两个字符串的删除操作
leetcode:583. 两个字符串的删除操作
动态规划
思路
- 先求最长子序长度
- 然后计算两个原字符串离最长子序长度差多少。
代码实现
class Solution {
public:
/*
(之前搞错了)最长子序长度
word[0:i-1]和word2[0:j-1]的最长子序长dp[i][j]
if(word1[i-1] == word2[j-1]) dp[i][j] = dp[i-1][j-1] + 1;
else dp[i][j] = max(dp[i-1][j],dp[i][j-1]);
初始化为0
*/
int minDistance(string word1, string word2) {
vector<vector<int>> dp(word1.size()+1,vector<int>(word2.size()+1,0));
for(int i = 1;i <= word1.size();i++){
for(int j = 1;j <= word2.size();j++){
if(word1[i-1] == word2[j-1]) dp[i][j] = dp[i-1][j-1] + 1;
else dp[i][j] = max(dp[i-1][j],dp[i][j-1]);
cout<<dp[i][j]<<' ';
}
cout<<endl;
}
return word1.size()+word2.size()-2*dp[word1.size()][word2.size()];
}
};
编辑距离
leetcode:72. 编辑距离
动态规划
思路
增、删、替这三个操作在两个字符串之间是互逆的:
- 增、删是等效的(一个字符串增就是另一个字符串删);而替换就是
dp[i-1][j-1] + 1
代码实现
class Solution {
public:
// word1[0:i-1]和word2[0:j-1]两个字符串相互转化的最少操作数为dp[i][j]

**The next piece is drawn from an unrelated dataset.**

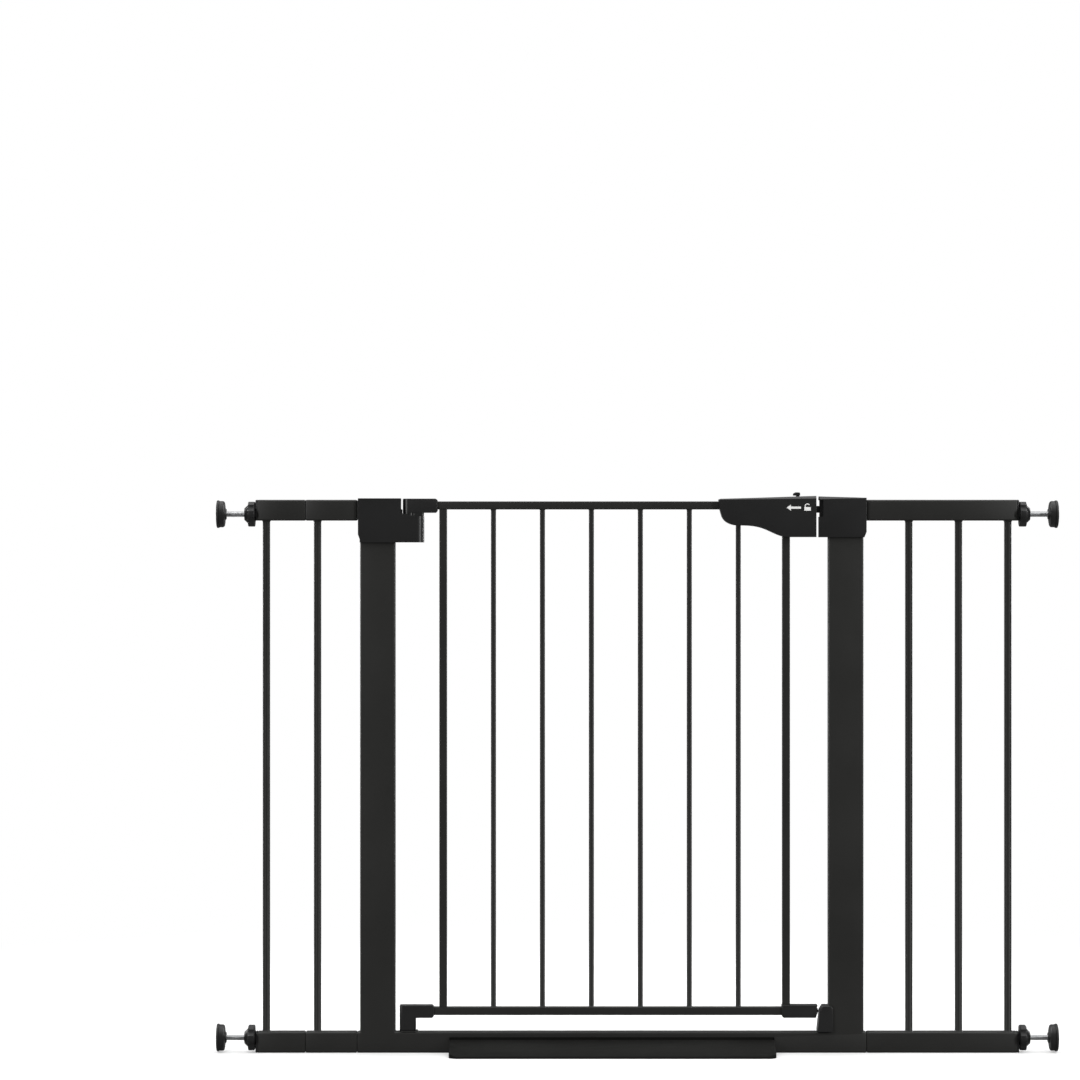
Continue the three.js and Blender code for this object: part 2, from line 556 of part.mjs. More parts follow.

int minDistance(string word1, string word2) {
vector<vector<int>> dp(word1.size()+1,vector<int>(word2.size()+1,1));
// 完整字符串<->空字符串 操作数为完整字符串的长度
for(int i = 0;i <= word1.size();i++) dp[i][0] = i;
for(int j = 0;j <= word2.size();j++) dp[0][j] = j;
for(int i = 0;i <= word1.size();i++){
for(int j = 0;j <= word2.size();j++){
if(word1[i-1] == word2[j-1]) dp[i][j] = dp[i-1][j-1];
else dp[i][j] = min(dp[i-1][j]+1,min(dp[i][j-1]+1,dp[i-1][j-1]+1));
// cout<<dp[i][j]<<' ';
}
// cout<<endl;
}
return dp[word1.size()][word2.size()];
}
};